Читать «От часа тьмы до рассвета» онлайн - страница 144

Вольфганг Хольбайн

С явно видимым, несмотря на закрытое лицо, отвращением одна из сестер в зеленом халате протянула Элен скальпель, который Элен приставила к своему обнаженному тем временем животу. Она сделала надрез, и мне стало дурно до тошноты. Я не хотел, не мог видеть, что она будет делать дальше, и закрыл глаза. Но даже простое представление того, как Элен оперирует сама себя, было едва ли легче перенести, чем наблюдать происходящее дальше, и словно в наказание за то, что я закрыл глаза, к изображению на картинке монитора прибавился еще и звук. Сначала раздался какой-то электрический треск, а затем я услышал напряженный голос Элен.

— Я облитерирую мелкие кровотечения, — решила она.

В ужасе я снова посмотрел на монитор. Она действительно сделала это! Элен собственноручно надрезала себе живот примерно на десять сантиметров. Из зияющей раны сочилась густая кровь, а молодая докторша была бледная как мел. На лбу у нее выступил холодный пот, и я видел, как слегка дрожали ее руки. Но она не сдавалась, она не пыталась смотреть в сторону, а очень внимательно наблюдала за каждым своим движением, глядя в зеркало, которое стояло прямо перед ней.

— Пожалуйста, электрокоагулятор, — тихо сказала она.

Одна из закутанных фигур протянула ей какой-то прибор, который выглядел как тонкий голубой карандаш. Из его заднего конца вел электрический провод, исчезавший где-то за спинами докторов и медсестер. Рыжеволосая докторша провела этим карандашом по краям раны, и ей даже удалось на время этой процедуры полностью остановить дрожь в своих руках, но на ее лице были явственно написаны страх и ужас. Одна из сестер подошла к ней ближе и вытерла пот у нее со лба ватным тампоном. Качество изображения на мониторе, по которому я следил за происходящим, было исключительно великолепным. Я мог различить даже складочку напряжения, образовавшуюся на переносице Элен.

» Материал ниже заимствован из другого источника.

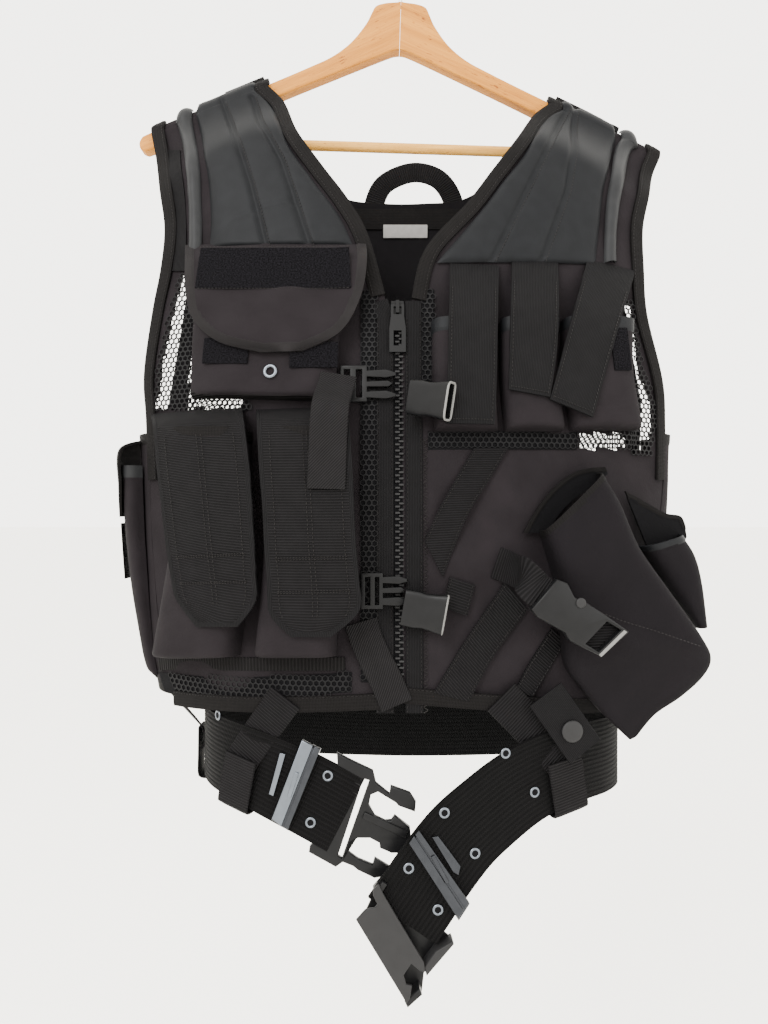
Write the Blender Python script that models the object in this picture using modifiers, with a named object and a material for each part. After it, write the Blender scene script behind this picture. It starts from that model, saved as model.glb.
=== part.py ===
"""A load-bearing tactical vest hanging on a wooden coat hanger.

Metres, +Z up, the front faces -Y and +X is the viewer's right. The origin is the
bearing point inside the hanger's hook. Every sub-part is one named object.
"""
import math

import bmesh
import bpy
from mathutils import Matrix, Vector

# The hanger.
HANGER_ROLL = math.radians(1.8)
HANGER_THICKNESS = 0.012
BAR_DROP = 0.1815
BAR_RADIUS = 0.0043
BAR_HALF = 0.180
HOOK_RADIUS = 0.0225
HOOK_WIRE = 0.0016

# The cloth body.
CLOTH = 0.0024
SIDE_SEAM = 0.0010
OVERLAY = 0.0008
PAD_OVERLAY = 0.0013
SIDE_OVERLAY = 0.0012
TAPE = 0.0012
BINDING_WIDTH = 0.0085
WALL = 0.0016
RIDGE_RADIUS = 0.0098
RIDGE_EASE = 0.07
HALF_WIDTH = 0.205
SIDE_POWER = 3

# The zip.
ZIP_X = -0.0062
ZIP_HALF = 0.0030
ZIP_TOP = -0.3525
ZIP_BOTTOM = -0.6360
PULL_PIVOT_Z = -0.3400
PULL_LEAN = math.radians(10)
PLACKET_TOP = -0.3920
PLACKET_BOTTOM = -0.6245

# The chest buckles.
PLUG_THICKNESS = 0.0036

# The belt.
BELT_WIDTH = 0.057
BELT_THICKNESS = 0.0026
LOOP_THICKNESS = 0.0016

# The handle is sewn to the back at this height.
HANDLE_SEAT_Z = -0.232

# Shoulder line: a point on it and its slope, on each side.
RIDGE_LEFT = (-0.1231, -0.1282, 0.4107)
RIDGE_RIGHT = (0.1148, -0.1357, -0.4862)

# Height, depth in the middle, depth at HALF_WIDTH, all from the hanger's plane.
FRONT_DEPTH = (
    (-0.127, 0.015, 0.010),
    (-0.190, 0.045, 0.024),
    (-0.290, 0.072, 0.038),
    (-0.350, 0.082, 0.042),
    (-0.440, 0.095, 0.043),
    (-0.540, 0.102, 0.041),
    (-0.640, 0.106, 0.038),
    (-0.700, 0.106, 0.038),
)
BACK_DEPTH = (
    (-0.127, 0.012, 0.010),
    (-0.220, 0.034, 0.014),
    (-0.350, 0.046, 0.018),
    (-0.500, 0.050, 0.020),
    (-0.700, 0.046, 0.020),
)

# How far below the shoulder line the first rows of cloth lie.
SHOULDER_DROPS = (0.0004, 0.0014, 0.0049, 0.0098)

# Front panels: x and z of the left edge, x and z of the right edge.
FRONT_LEFT_TOP = (-0.2130, -0.1150)
FRONT_LEFT_ROWS = (
    (-0.2060, -0.200, -0.1000, -0.155),
    (-0.1990, -0.232, -0.0860, -0.192),
    (-0.1930, -0.266, -0.0640, -0.226),
    (-0.1950, -0.300, -0.0440, -0.255),
    (-0.2020, -0.335, -0.0290, -0.284),
    (-0.2100, -0.384, -0.0160, -0.332),
    (-0.2080, -0.420, -0.0098, -0.380),
    (-0.2060, -0.470, -0.0098, -0.440),
    (-0.2040, -0.520, -0.0098, -0.500),
    (-0.1990, -0.570, -0.0098, -0.560),
    (-0.1930, -0.612, -0.0098, -0.602),
    (-0.1810, -0.647, -0.0098, -0.638),
)
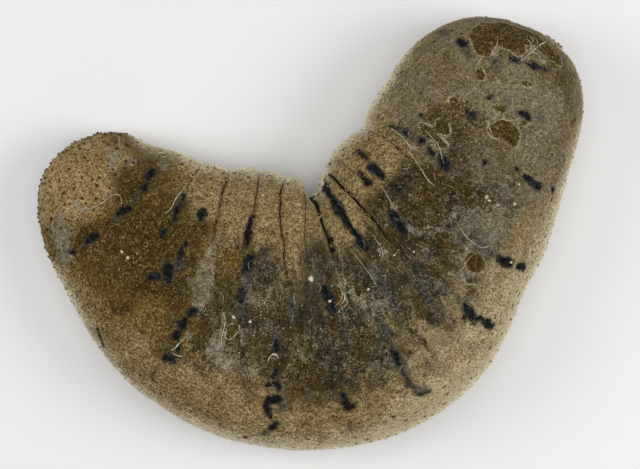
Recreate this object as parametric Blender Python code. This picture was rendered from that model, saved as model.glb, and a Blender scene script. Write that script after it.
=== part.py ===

Докторша отложила странное устройство, которым она обработала края надреза, и взяла что-то, что выглядело как гигантский пинцет. Она осторожно погрузила его глубоко в брюшную полость. Из громкоговорителя под монитором было слышно тяжелое дыхание. Перчатки телесного цвета, надетые на руки Элен, были темные от крови и неприятно контрастировали с почти белым цветом ее кожи. Она все еще манипулировала похожим на пинцет инструментом в огромной открытой ране, которую она сама разрезала скальпелем. Врачи и медсестры, полукругом обступившие ее, молча наблюдали за ее действиями.

Я не был уверен, удивляться ли ее мужеству и стойкости, или презирать ее за бессмысленное ухарство, с которым она, будучи опытным хирургом, решилась на подобную операцию на своем собственном теле. В любом случае мне было невыразимо дурно, и желудочный сок, поднявшийся по пищеводу, больно жег мое горло. Что, черт возьми, может заставить человека, хотя бы даже и медика, делать операцию у себя в животе? Неужели ее профессиональная гордость зашла так далеко, что она не могла никого другого подпустить к своему телу, или страх заставил ее поступить именно так? Или то, что я сейчас видел перед своими глазами на мониторе, было вариантом медицинского харакири? А может быть, все вообще по-другому, и профессор Зэнгер что-то с ней сделал? Может быть, он угрожал ей. Но если это так, то что могло быть настолько ужасным, чтобы она предпочла такую мученическую смерть, чем те последствия, которые ее ожидали?